Effective September 1, 1997, Exhibit A-4 shall be amended by adding the
following terms and conditions:

1.0  Scope of Services.

                                      * * *

     1.4  WPC shall provide CCC exclusive use of the pipeline between CCC's
          ethylene storage and the Dow Chemical Pipeline interconnect at the WPC
          property limit. The pipeline shall be used solely for the delivery or
          exchange of ethylene between CCC and Dow Chemical (the Ethylene
          Line").
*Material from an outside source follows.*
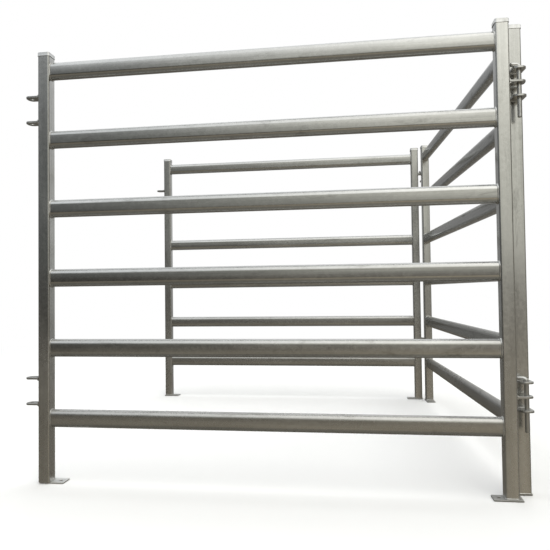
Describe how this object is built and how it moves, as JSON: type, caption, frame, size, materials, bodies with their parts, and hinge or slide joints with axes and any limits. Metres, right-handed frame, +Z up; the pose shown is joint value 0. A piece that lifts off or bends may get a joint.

WPC shall be responsible for the operation and maintenance of
          the Ethylene Line for the fees specified in Section 2.0.

2.0  Fees.

     CCC shall pay fees to WPC for all directly attributable expenses to
     dedicated facilities (e.g., CCC well workover cost) plus a portion of the
     cost of facilities that are operated for the benefit of both WPC and CCC
     consisting of the following:

                                      * * *

     2.9  Ethylene Pipeline Connection.

          In addition to the directly attributable expenses associated with the
          Ethylene Line, CCC shall pay WPC a monthly fee based upon a rate of
*         [REDACTED] per year, prorated for a portion thereof, for the exclusive
          use of the Ethylene Line.

10.0 Indemnity

     Notwithstanding and in lieu of the provisions of Section 7.3 of the
     Services Agreement, the following terms and conditions shall apply to and
     only to the services under Section 1.4 of this Amendment and any reasonable
     future expansions of CCC's operations and facilities at the Mont Belvieu
     facility under Section 5.0 of Exhibit A-4:

     (a)  Except as provided in (b), WPC agrees to indemnify and hold harmless
          CCC, its officers, directors, employees, agents, contractors and
          Affiliates from all actual losses, costs, expenses, claims (including,
          without





          limitation, personal injury and property damage claims), damages and
          causes of action, including, without limitation, reasonable attorneys'
          fees and costs of court incurred by CCC, or paid to third parties by
          CCC which are caused by (i) the negligence, dishonesty, willful
          misconduct or gross negligence of WPC, its officers, directors,
          employees, agents, contractors and Affiliates, and its or their
          performance of the Services and/or (ii) WPC's breach of this
          Agreement.

          Except as provided in (b), CCC agrees to indemnify and hold harmless
          WPC, its officers, directors, employees, agents, contractors and
          Affiliates from all actual losses, costs, expenses, claims (including,
          without limitation, personal injury and property damage claims),
          damages and causes of action, including, without limitation,
          reasonable attorneys' fees and costs of court incurred by WPC, or paid
          to third parties by WPC which are caused by (i) the negligence,
          dishonesty, willful misconduct or gross negligence of CCC, its
          officers, directors, employees, agents, contractors and Affiliates,
          and its performance of the Services and/or (ii) CCC's breach of this
          Agreement.

     (b)  CCC shall defend, indemnify and hold harmless WPC from and against any
          and all claims relating to this Agreement for injury to or death of an
          employee or representative of CCC or its subcontractors, whether or
          not WPC, its employees or representatives are claimed to be passively,
          concurrently or actively negligent, and regardless of whether
          liability without fault is imposed or sought to be imposed; provided
          this indemnity shall not apply when such injury or death is the result
          of the sole negligence or willful misconduct of WPC, its employees or
          representatives.

          WPC  shall defend, indemnify and hold harmless CCC from and against
          any and all claims relating to this Agreement for injury to or death
          of an employee or representative of WPC or its subcontractors,
          whether or not CCC, its employees or representatives are claimed to
          be passively, concurrently or actively negligent, and regardless of
          whether liability without fault is imposed or sought to be imposed;
          provided this indemnity shall not apply when such injury or death is
          the result of the sole negligence or willful misconduct of CCC, its
          employees or representatives.